These are the works that I did during my research internship project in the RoboTutor team of TU Delft Robotics Institute. RoboTutor is a project that aims to use a Nao Robot to teach Robotics to students of schools in the Netherlands. Below is an image of RoboTutor in action, taken last year.
The main goal of my project is to detect hand-raising gestures in a video, and feed the coordinates of such gesture to the Nao Robot central processor. In the process, I tried out different methods as listed below:
During this period, Deep CNN was one of the state-of-the-art and the “hottest” method in the community. So Iinitially thought, why don’t I try to adapt it for hand-raising gesture detection. So I forked Ross Girshick’s Faster R-CNN repo and modify it so that it can run on video (initially it was only for image). After spending some time installing Caffe in my Ubuntu laptop, it runs quite well. However, as I can’t use the GPU in my laptop (not enough memory), we installed a new computer in the INSYGHT lab with GeForce GTX 680 GPU. The result can be seen in the following image.
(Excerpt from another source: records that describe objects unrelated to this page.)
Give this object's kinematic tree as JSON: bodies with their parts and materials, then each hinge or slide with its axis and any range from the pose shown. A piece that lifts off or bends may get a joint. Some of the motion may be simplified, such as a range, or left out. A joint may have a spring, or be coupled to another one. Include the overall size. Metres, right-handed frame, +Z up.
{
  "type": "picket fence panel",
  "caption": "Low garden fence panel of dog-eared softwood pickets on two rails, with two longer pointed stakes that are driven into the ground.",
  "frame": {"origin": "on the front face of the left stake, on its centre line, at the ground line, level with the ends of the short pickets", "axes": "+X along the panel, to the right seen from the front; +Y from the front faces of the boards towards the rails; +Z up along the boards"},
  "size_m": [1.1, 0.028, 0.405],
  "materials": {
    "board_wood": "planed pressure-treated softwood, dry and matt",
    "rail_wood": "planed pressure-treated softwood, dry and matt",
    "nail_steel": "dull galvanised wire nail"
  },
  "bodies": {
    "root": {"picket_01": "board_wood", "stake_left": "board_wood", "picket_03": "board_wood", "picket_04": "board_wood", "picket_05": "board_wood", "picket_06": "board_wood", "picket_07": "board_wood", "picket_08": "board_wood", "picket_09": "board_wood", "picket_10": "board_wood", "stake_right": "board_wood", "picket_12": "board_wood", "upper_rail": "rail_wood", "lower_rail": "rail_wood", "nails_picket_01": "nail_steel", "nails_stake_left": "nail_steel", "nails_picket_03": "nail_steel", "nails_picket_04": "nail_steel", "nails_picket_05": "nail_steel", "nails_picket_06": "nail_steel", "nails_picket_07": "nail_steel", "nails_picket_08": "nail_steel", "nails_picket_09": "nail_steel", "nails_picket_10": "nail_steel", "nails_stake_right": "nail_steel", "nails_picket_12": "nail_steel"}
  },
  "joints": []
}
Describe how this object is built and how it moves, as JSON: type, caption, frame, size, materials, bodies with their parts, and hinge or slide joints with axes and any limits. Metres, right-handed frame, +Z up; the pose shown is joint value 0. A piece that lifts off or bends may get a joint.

The next step is to train Faster R-CNN for a new dataset of handraising gestures that it has not seen before. Faster R-CNN consists of several stages: Region Proposal Network, Convolutional Layers and Classification Network. In this step, I focused more on the Convolutional Layers and Classification Network. I figured out that these layers were actually a result of transfer learning from another existing deep networks. So I went to Caffe Model Zoo, and browse for some existing pretrained networks. As a preliminary test, I chose the Flickr model as there’s an existing tutorial from Caffe on how to dissect and retrain it.
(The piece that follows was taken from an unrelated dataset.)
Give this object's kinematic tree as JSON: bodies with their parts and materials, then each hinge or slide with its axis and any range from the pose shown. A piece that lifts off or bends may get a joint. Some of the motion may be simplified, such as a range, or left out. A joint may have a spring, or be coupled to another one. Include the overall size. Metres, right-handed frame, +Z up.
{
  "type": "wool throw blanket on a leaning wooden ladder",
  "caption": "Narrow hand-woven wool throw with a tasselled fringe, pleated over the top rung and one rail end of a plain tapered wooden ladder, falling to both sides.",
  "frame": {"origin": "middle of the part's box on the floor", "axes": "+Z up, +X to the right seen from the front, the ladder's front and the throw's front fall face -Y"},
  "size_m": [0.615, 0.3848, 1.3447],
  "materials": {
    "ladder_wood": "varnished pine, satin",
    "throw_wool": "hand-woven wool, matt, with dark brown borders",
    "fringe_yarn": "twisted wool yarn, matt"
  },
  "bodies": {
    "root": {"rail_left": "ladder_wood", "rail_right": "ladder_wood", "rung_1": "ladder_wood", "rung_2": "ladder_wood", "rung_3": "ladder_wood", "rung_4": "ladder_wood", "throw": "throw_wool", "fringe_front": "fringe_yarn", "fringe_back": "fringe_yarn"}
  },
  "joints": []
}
Another problem is that there’s no existing dataset on hand-raising gesture images. So I decided to try crafting our own dataset from scratch. I experimented with very small size of dataset (about the size of 20 images). I then train the network for this dataset.
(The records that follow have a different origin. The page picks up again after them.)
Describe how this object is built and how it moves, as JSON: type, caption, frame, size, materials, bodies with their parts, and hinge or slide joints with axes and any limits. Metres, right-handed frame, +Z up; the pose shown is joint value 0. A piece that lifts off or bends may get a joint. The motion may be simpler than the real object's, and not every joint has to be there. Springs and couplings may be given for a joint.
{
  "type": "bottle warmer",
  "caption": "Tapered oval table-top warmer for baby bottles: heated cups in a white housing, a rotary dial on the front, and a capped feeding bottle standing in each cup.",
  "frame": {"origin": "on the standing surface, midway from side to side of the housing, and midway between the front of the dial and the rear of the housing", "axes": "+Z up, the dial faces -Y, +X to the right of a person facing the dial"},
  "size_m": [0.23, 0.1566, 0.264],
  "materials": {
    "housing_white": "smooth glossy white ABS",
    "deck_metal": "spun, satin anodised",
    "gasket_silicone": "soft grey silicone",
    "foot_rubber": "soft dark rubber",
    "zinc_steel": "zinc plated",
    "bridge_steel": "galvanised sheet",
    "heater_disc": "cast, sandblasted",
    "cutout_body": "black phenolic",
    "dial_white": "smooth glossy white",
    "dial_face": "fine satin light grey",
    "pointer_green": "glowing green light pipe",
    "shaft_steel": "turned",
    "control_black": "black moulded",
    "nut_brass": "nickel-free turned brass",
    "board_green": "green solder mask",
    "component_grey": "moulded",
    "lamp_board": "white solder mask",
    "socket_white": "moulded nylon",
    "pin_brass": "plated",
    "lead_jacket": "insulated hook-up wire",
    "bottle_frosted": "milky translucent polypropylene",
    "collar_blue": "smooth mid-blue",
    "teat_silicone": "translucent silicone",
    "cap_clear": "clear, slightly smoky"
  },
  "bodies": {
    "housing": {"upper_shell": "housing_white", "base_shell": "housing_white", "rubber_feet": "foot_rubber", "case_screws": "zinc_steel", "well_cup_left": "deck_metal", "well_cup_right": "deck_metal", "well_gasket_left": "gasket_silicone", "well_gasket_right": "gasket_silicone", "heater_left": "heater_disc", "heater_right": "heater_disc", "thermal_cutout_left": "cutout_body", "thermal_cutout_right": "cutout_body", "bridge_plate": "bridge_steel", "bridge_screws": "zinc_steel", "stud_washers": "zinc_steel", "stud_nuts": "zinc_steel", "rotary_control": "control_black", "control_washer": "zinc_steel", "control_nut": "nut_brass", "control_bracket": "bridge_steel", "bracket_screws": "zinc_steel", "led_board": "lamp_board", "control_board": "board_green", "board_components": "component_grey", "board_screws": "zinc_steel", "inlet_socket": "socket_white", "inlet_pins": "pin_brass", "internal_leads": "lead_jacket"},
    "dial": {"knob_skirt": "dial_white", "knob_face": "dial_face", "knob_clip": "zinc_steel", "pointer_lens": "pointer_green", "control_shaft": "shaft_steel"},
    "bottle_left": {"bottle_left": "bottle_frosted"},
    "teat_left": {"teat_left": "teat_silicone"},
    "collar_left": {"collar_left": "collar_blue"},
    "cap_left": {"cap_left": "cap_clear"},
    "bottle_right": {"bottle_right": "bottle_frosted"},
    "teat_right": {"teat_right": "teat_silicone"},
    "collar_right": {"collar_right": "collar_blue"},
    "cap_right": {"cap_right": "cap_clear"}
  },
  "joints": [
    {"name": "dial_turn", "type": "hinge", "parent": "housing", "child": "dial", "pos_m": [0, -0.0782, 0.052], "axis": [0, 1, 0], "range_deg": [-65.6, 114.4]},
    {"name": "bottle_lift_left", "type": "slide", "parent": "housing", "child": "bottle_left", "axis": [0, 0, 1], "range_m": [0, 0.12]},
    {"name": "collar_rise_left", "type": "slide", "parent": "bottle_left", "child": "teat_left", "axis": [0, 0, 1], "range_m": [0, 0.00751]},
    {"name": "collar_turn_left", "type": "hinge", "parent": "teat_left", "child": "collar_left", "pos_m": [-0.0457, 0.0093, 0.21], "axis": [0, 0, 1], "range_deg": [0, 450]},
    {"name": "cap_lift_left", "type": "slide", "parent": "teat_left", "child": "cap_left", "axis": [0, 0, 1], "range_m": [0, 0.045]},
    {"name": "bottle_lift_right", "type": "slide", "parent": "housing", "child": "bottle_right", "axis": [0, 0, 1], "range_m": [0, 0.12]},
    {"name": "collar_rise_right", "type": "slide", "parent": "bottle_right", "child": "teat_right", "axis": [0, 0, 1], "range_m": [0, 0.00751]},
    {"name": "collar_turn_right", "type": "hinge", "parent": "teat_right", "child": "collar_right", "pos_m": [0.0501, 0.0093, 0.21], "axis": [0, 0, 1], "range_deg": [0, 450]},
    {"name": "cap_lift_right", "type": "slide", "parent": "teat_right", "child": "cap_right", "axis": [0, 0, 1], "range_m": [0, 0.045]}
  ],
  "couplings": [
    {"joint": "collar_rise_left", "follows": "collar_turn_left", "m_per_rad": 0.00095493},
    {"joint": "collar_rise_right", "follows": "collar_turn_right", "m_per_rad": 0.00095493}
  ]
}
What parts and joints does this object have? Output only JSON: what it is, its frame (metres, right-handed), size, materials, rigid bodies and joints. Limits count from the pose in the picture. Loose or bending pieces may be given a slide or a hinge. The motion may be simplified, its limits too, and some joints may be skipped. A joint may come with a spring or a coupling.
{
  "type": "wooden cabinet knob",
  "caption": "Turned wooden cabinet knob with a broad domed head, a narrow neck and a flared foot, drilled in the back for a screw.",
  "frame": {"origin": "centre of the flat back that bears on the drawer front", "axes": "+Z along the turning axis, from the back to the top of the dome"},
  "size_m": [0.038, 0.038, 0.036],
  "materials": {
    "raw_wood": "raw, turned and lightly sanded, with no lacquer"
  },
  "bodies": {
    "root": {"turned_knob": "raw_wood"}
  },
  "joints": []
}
The result is of course very fast convergence, with 100% training data accuracy. This is absolutely an overfit, and when tested with a new image it has never seen, it performs almost no better than chance. We are left with the option of enlarging the dataset (which takes a lot of time) or try out another method.
Left image is a sample dataset, Right image is the python code that I ran.
I was inspired by a paper which tries to tackle this problem by detecting face and hand separately. I borrowed this idea and decide to find the Euclidean distance between detected faces and hands to decide whether a hand-raising gesture exists. I experimented with Haar Feature with Skin Detection (preliminary elimination of non-skin objects). The result can be seen below.
A similar result can also be seen in the following video that I’ve made.
I wanted to use the same idea, but now using Faster R-CNN to train and detect face and hand, hence combining step 1-3. However, I did not have enough time as my Student Exchange Period is ending soon. So I stopped at this stage and proceed to implement the Java wrapper for the code. This is to allow the Nao robot to use this module. The current result is far from perfect (especially in noisy environment), but it can roughly point out the location of hand raising gestures in a classroom setting. I believe that the usage of CNN will yield a better result (more accurate detection of hand and face).
This work is under progress.